Instead of the previous meet-and-greet fan fest, where drivers posed for photos and signed autographs with fans, and all proceeds went to local charities, this year's reprised event will feature numerous drivers taking part in various events to test their health and fitness levels.

There also will be opportunities for photo and autograph sessions between fans and drivers. Among those scheduled to appear: NASCAR president Mike Helton, Nextel Cup champion Kurt Busch, Matt Kenseth, Rusty Wallace, Jamie McMurray, Michael and Darrell Waltrip, Ray Evernham and Bobby Allison.
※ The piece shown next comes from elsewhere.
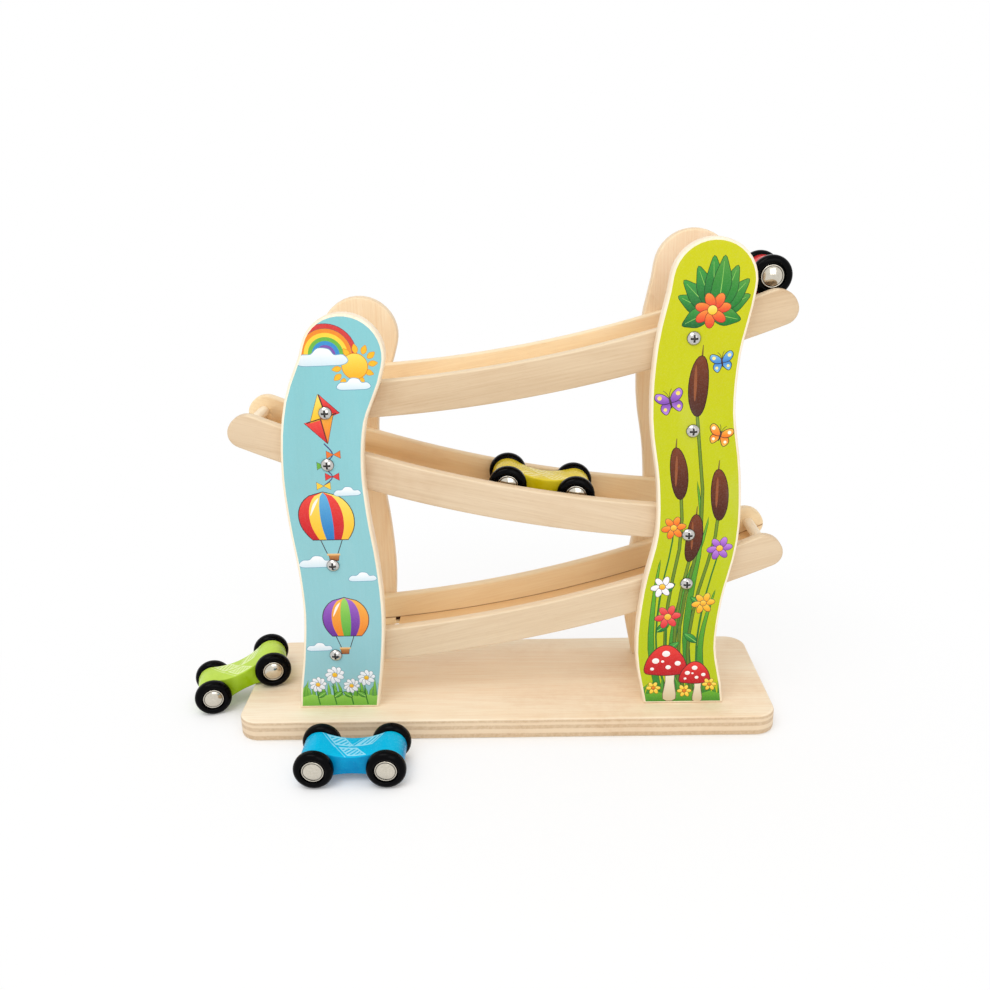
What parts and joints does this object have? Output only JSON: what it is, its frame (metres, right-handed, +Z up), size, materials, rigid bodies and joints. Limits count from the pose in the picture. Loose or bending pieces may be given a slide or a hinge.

NASCAR really starts to get busy beginning Jan. 11 with nearly two weeks of official preseason testing at Daytona International Speedway. Expect most NASCAR Nextel Cup, Busch and Craftsman Truck Series teams to be on hand.
DIS, which has undergone a multimillion-dollar infield renovation since hosting the Pepsi 400 last July, will have Cup cars on its famous 2½-mile oval on Jan. 11-13 (teams in odd-number places by owners points) and Jan. 18-20 (even-number placed owners points).

Craftsman Truck teams, meanwhile, will test at Daytona Jan. 15 and 16, while Busch Series cars have the track to themselves from Jan. 22 through 24.


Things heat up more with the annual Lowe's Motor Speedway Media Tour in Charlotte from Jan. 24 through 27 (for the media only), where the hype and P.R. spin for the upcoming season really starts to spiral.

We get into even more serious testing with four days at Las Vegas Motor Speedway (Jan. 31 through Feb. 3), as well as three days at California Speedway (Feb. 1 through Feb. 3). Nextel Cup and Busch Series teams will be allowed two days of testing at each venue, for a total of four test days that will not count against the seven test sessions each team is allowed during the course of the regular season.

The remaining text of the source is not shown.